這些也曾是上輩子夏心憐用過的招數。上輩子看到楚少華以後,不也是用這一招幫楚少華擋了一次拳頭,然後藉此一直想各種理由接觸楚少華。
夏涼染覺得,那兩個人的姦情,也就是在這個時候開始的吧。
再次見到她這樣的招數,這個女人是再次看上她的男人?
不過,這次唐千澤可不是楚少華那種德行的人,而她也不再是當初那個被哄的一直傻傻的為人家賣命的那個人。這次想要從她的手上搶人,那就要做好把命留下來的準備。
夏心憐那個女人終於走了,整個夏家又恢復了一開始的熱鬧。
等夏心憐一離開夏小叔就鬆了一口氣,直接從沙發上蹦了起來,然後伸了伸自己的腰。
「哎呀我的天,害得我坐了這麼久。真的是腰都僵了,現在終於走了。哈哈。小念子,快過來給我捏捏腰。」
聽到這種像是在叫太監似的的稱呼,夏紀念的額角跳了跳,但是臉色卻還是一片面癱臉,根本就不理會自家老爹的瞎叫喚。
沒錯,如此坑兒子的稱呼,就是夏小叔用來召喚自家兒子用的,但是夏紀念對於夏小叔每次這樣的稱呼,最後都是直接忽略掉,根本就不理他。
不過據夏靈溪說,一旦夏小叔有的時候作死的話,夏紀念忍不住的時候,情況就會發生巨大的變化。夏小叔會很慘很慘很慘
然而即便是這樣,夏小叔每次都還在貫徹着不作死就不會死的做事風格,每天都在作死的路上前進着。
「哎呀,紀念,快來給我捏捏腰嘛!快來嘛!」
夏小叔像是沒有看見自家兒子那種神色一般,趴在沙發上,語氣像是在撒嬌一般,然後像是勾引一樣,側躺着一手撐着頭,一隻手擱在下巴的位置,然後還像是青樓的那些掛牌的姑娘一樣,給夏紀念拋了個媚眼。
夏紀念的臉還是淡定的樣子,但是額角的那一塊,突突的更厲害了。表示着他現在不淡定的內心。
然後就看到,夏紀念抓着一本厚厚的書,反手一揮,直接拍到了夏小叔的臉上,在他俊逸的臉上留下了一道紅色的印記。
「正常點。」
明明夏紀念的表情淡然的不能再淡然了,明明這三個子簡短到不能再簡短了,但是夏涼染就是感覺她從這三個字里聽出了咬牙切齒的感覺呢。

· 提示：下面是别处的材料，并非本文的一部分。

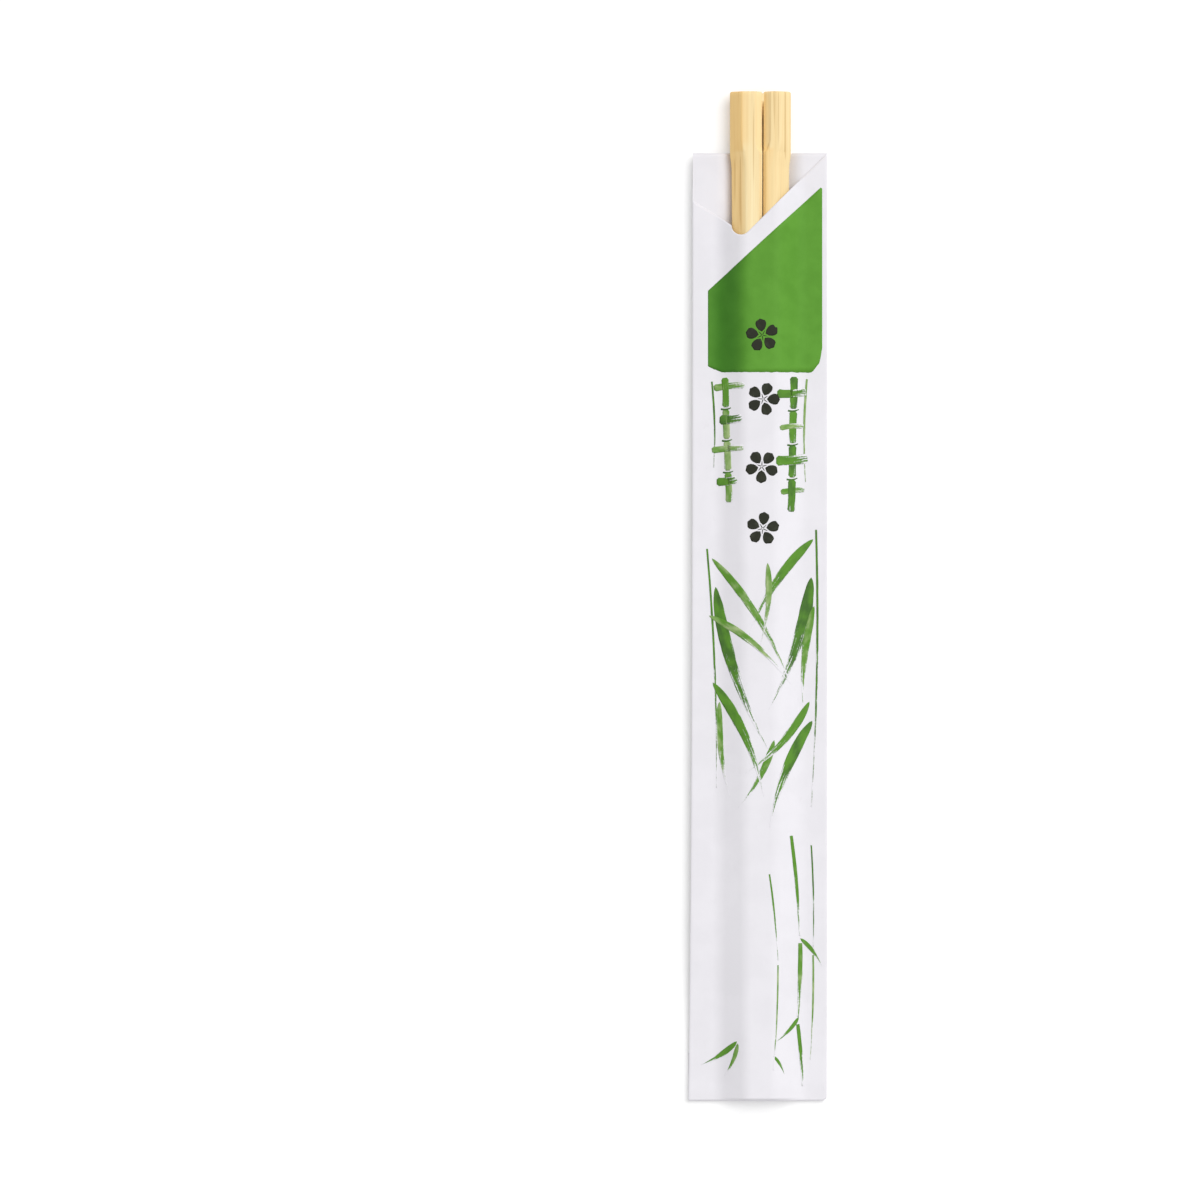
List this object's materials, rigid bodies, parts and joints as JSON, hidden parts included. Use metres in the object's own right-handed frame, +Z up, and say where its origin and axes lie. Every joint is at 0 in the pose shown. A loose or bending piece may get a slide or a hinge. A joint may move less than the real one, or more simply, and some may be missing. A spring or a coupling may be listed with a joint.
{
  "type": "disposable bamboo chopsticks in paper sleeve",
  "caption": "Joined pair of disposable bamboo chopsticks lying in a folded paper sleeve, open at one end with a slanted cut mouth.",
  "frame": {"origin": "under the middle of the whole object, on the surface that the sleeve lies on", "axes": "+Y along the sticks from the sleeve's folded foot to the handle ends, +X to the right across the sleeve seen from its printed front, +Z up out of the printed front"},
  "size_m": [0.0288, 0.2112, 0.0055],
  "materials": {
    "bamboo": "bare sanded bamboo, matt, with fine long fibres",
    "paper": "thin uncoated white paper, matt, printed in green and black on the front"
  },
  "bodies": {
    "root": {"chopstick_pair": "bamboo", "sleeve": "paper"}
  },
  "joints": []
}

被這一本書拍上去,夏小叔淚眼汪汪的看着自家兒子,但是還是委委屈屈的沒有在作妖了。
「紀念,求捏!」
聽到這話,夏紀念才終於放下了手中的書。走過去給他捏了捏腰的位置。
夏小叔哼哼唧唧的叫喚着。
沒過兩分鐘又開始作死起來。
「嗯啊痛啊,輕點嗯下面一點」
各種聽起來真的是曖昧又彆扭的聲音從夏小叔口中溢出,直到夏紀念又是一巴掌然後夏小叔再一次淚眼汪汪的停下了作死,安靜的躺在沙發上哼哼唧唧的。
旁觀的夏涼染簡直是唇角都抽抽了,對於這位喜歡作死的夏小叔也不知道是給個什麼樣的評價比較好了。
忽然覺得,其實跟這位夏小叔相比,唐千澤真的算不上是無賴了。
比比這些天每天在別墅里上演的「夏小叔作死一百零八式」唐千澤曾經的那些無賴的方式,真的不算什麼的,真的!
慶幸當初遇到的不是夏小叔這樣的人,要不然的話,夏涼染想想就覺得那樣的日子簡直是沒法過了,真的是想想都是一種要死了的節奏啊。真的是夠佩服紀寧的,居然能夠在夏小叔的這種花式作死下還保持着一顆淡定的心。更佩服夏紀念,能在他家老爹的摧殘下,居然還如此正常。沒有被摧殘成夏小叔的那種德行,真的是太不容易了。